Task instructions - Identify the lines bearing the string "hinge" and gather them.

Recorded data -
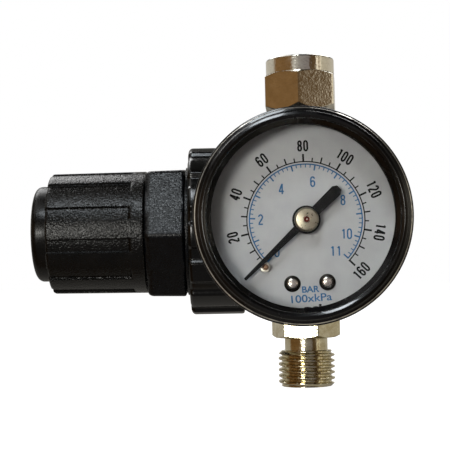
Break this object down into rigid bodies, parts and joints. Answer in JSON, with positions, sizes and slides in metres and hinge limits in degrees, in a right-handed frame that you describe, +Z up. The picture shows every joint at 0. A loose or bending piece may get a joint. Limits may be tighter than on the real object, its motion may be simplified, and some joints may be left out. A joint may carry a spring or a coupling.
{
  "type": "air pressure regulator",
  "caption": "Small in-line air pressure regulator with a fluted adjusting knob, a front dial gauge, a swivel nut inlet above and a male thread outlet below.",
  "frame": {"origin": "on the port axis, at the lower end of the outlet thread's full diameter; the thread's chamfered tip is just below it", "axes": "+Z up the port axis from outlet to inlet; the knob axis runs along X with the knob at -X; the gauge faces -Y"},
  "size_m": [0.0847, 0.0726, 0.0768],
  "materials": {
    "black_plastic": "moulded, fine spark-eroded texture",
    "die_cast": "die-cast, satin black coat",
    "nickel": "nickel-plated brass",
    "brass": "machined",
    "bronze": "drawn phosphor bronze",
    "steel": "machined or drawn",
    "rubber": "moulded",
    "gauge_black": "gloss black enamel",
    "lens_clear": "clear, polished",
    "dial_print": "matt pale grey with printed scale",
    "pointer_black": "matt black"
  },
  "bodies": {
    "housing": {"body": "die_cast", "bonnet": "black_plastic", "clamp_ring": "black_plastic", "diaphragm": "rubber", "main_spring": "steel", "valve_seat": "brass", "valve_spring": "steel", "bottom_plug": "nickel", "plug_o_ring": "rubber", "inlet_washer": "rubber", "inlet_nipple": "nickel", "swivel_ring": "steel", "outlet_washer": "rubber", "outlet_fitting": "nickel", "gauge_socket": "brass", "gauge_case": "gauge_black", "case_screws": "steel", "gauge_bezel": "gauge_black", "gauge_lens": "lens_clear", "lens_gasket": "rubber", "gauge_dial": "dial_print", "zero_stop_pin": "brass", "dial_screws": "steel", "dial_posts": "brass", "back_plate": "brass", "front_plate": "brass", "movement_pillars": "brass", "movement_screws": "steel", "bourdon_tube": "bronze", "hairspring": "bronze"},
    "screw": {"adjusting_screw": "steel", "screw_clip": "steel", "thrust_washer": "steel"},
    "knob": {"knob": "black_plastic", "knob_cap": "black_plastic"},
    "spring_nut": {"spring_nut": "steel"},
    "diaphragm_stack": {"spring_plate": "steel", "diaphragm_hub": "steel"},
    "valve": {"valve_stem": "steel", "valve_pad": "rubber", "valve_poppet": "brass"},
    "inlet_nut": {"inlet_nut": "nickel"},
    "sector": {"sector_gear": "brass", "sector_arbor": "steel"},
    "pointer": {"pinion": "brass", "pointer": "pointer_black", "pointer_hub": "brass"},
    "tube_tip": {"tube_tip": "brass", "link": "brass"}
  },
  "joints": [
    {"name": "knob_turn", "type": "hinge", "parent": "housing", "child": "screw", "pos_m": [-0.045, 0, 0.0359], "axis": [1, 0, 0], "range_deg": [0, 1800]},
    {"name": "knob_pull", "type": "slide", "parent": "screw", "child": "knob", "axis": [-1, 0, 0], "range_m": [0, 0.0025]},
    {"name": "spring_nut_travel", "type": "slide", "parent": "housing", "child": "spring_nut", "axis": [1, 0, 0], "range_m": [0, 0.005], "deforming": ["main_spring"]},
    {"name": "diaphragm_stroke", "type": "slide", "parent": "housing", "child": "diaphragm_stack", "axis": [1, 0, 0], "range_m": [0, 0.0008], "stiffness_N_per_m": 1500, "deforming": ["diaphragm"]},
    {"name": "valve_lift", "type": "slide", "parent": "housing", "child": "valve", "axis": [1, 0, 0], "range_m": [0, 0.0008], "deforming": ["valve_spring"]},
    {"name": "inlet_swivel", "type": "hinge", "parent": "housing", "child": "inlet_nut", "pos_m": [0, 0, 0.0699], "axis": [0, 0, 1], "continuous": true},
    {"name": "sector_turn", "type": "hinge", "parent": "housing", "child": "sector", "pos_m": [-0.00215, -0.039, 0.0241], "axis": [0, -1, 0], "range_deg": [0, 31.3]},
    {"name": "pointer_turn", "type": "hinge", "parent": "housing", "child": "pointer", "pos_m": [-0.00215, -0.046, 0.0355], "axis": [0, 1, 0], "range_deg": [0, 266.1], "deforming": ["hairspring"]},
    {"name": "tube_tip_travel", "type": "slide", "parent": "housing", "child": "tube_tip", "axis": [-0.5, 0, -0.866], "range_m": [0, 0.00217], "stiffness_N_per_m": 500, "deforming": ["bourdon_tube"]}
  ],
  "couplings": [
    {"joint": "spring_nut_travel", "follows": "knob_turn", "m_per_rad": 0.00015915},
    {"joint": "valve_lift", "follows": "diaphragm_stroke", "ratio": 1},
    {"joint": "pointer_turn", "follows": "sector_turn", "ratio": 8.5},
    {"joint": "tube_tip_travel", "follows": "sector_turn", "m_per_rad": 0.0039505}
  ]
}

Result for this exercise -
Break this object down into rigid bodies, parts and joints. Answer in JSON, with positions, sizes and slides in metres and hinge limits in degrees, in a right-handed frame that you describe, +Z up. The picture shows every joint at 0. A loose or bending piece may get a joint. Limits may be tighter than on the real object, its motion may be simplified, and some joints may be left out. A joint may carry a spring or a coupling.
    {"name": "knob_turn", "type": "hinge", "parent": "housing", "child": "screw", "pos_m": [-0.045, 0, 0.0359], "axis": [1, 0, 0], "range_deg": [0, 1800]},
    {"name": "inlet_swivel", "type": "hinge", "parent": "housing", "child": "inlet_nut", "pos_m": [0, 0, 0.0699], "axis": [0, 0, 1], "continuous": true},
    {"name": "sector_turn", "type": "hinge", "parent": "housing", "child": "sector", "pos_m": [-0.00215, -0.039, 0.0241], "axis": [0, -1, 0], "range_deg": [0, 31.3]},
    {"name": "pointer_turn", "type": "hinge", "parent": "housing", "child": "pointer", "pos_m": [-0.00215, -0.046, 0.0355], "axis": [0, 1, 0], "range_deg": [0, 266.1], "deforming": ["hairspring"]},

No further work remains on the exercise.